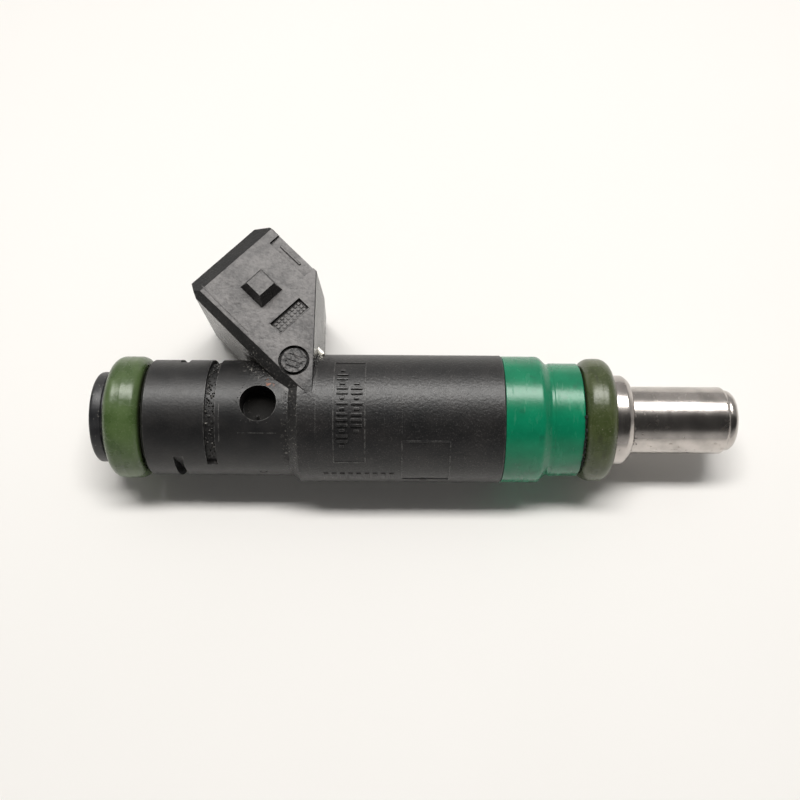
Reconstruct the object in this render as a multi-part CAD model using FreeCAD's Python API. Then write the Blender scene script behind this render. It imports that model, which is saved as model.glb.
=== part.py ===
import FreeCAD, Part
import math
import os

# Port fuel injector with an angled electrical socket.
# Frame: the injector's axis is X, from the fuel inlet (-X) to the nozzle (+X).
# The origin is on that axis, at the centre plane of the lower (manifold) seal.
# +Y is the side the socket leans out of, and Z=0 is the plane of symmetry.

# Seals and the surfaces they sit on.
seal_pitch = 54.9
lower_seal_section = 3.15
lower_seal_width = 3.8
lower_seal_corner = 1.5
upper_seal_radius = 7.3
upper_seal_width = 4.2
upper_seal_corner = 1.2
seal_side_gap = 0.05
neck_side_gap = 0.25

# Outside of the moulded housing.
neck_radius = 6.9
neck_edge = 0.3
shoulder_length = 1.1
body_wall = 1.15
body_length = 24.75
body_edge = 0.15
collar_swell = 0.07
collar_shift = 0.12

# Coloured sleeve below the housing.
sleeve_length = 9.09
sleeve_step = 0.1
sleeve_nose_step = 0.6
sleeve_nose_length = 3.74
sleeve_cone_length = 1.0
sleeve_core_wall = 0.9
sleeve_core_depth = 5.4
sleeve_edge = 0.12

# Upper seal retainer on the inlet end.
retainer_radius = 5.4
retainer_length = 1.84
retainer_edge = 0.4
inlet_recess = 0.3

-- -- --

Every line of the material must be returned exactly as it appears.

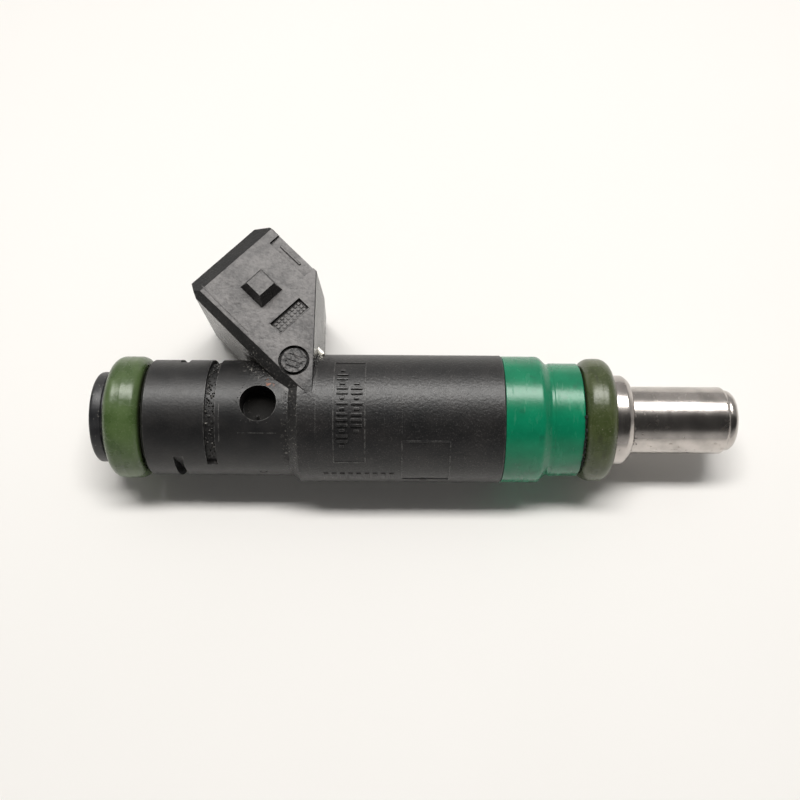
Reconstruct the object in this render as a multi-part CAD model using FreeCAD's Python API. Then write the Blender scene script behind this render. It imports that model, which is saved as model.glb.
=== part.py ===
import FreeCAD, Part
import math
import os

# Port fuel injector with an angled electrical socket.
# Frame: the injector's axis is X, from the fuel inlet (-X) to the nozzle (+X).
# The origin is on that axis, at the centre plane of the lower (manifold) seal.
# +Y is the side the socket leans out of, and Z=0 is the plane of symmetry.

# Seals and the surfaces they sit on.
seal_pitch = 54.9
lower_seal_section = 3.15
lower_seal_width = 3.8
lower_seal_corner = 1.5
upper_seal_radius = 7.3
upper_seal_width = 4.2
upper_seal_corner = 1.2
seal_side_gap = 0.05
neck_side_gap = 0.25

# Outside of the moulded housing.
neck_radius = 6.9
neck_edge = 0.3
shoulder_length = 1.1
body_wall = 1.15
body_length = 24.75
body_edge = 0.15
collar_swell = 0.07
collar_shift = 0.12

# Coloured sleeve below the housing.
sleeve_length = 9.09
sleeve_step = 0.1
sleeve_nose_step = 0.6
sleeve_nose_length = 3.74
sleeve_cone_length = 1.0
sleeve_core_wall = 0.9
sleeve_core_depth = 5.4
sleeve_edge = 0.12

# Upper seal retainer on the inlet end.
retainer_radius = 5.4
retainer_length = 1.84
retainer_edge = 0.4
inlet_recess = 0.3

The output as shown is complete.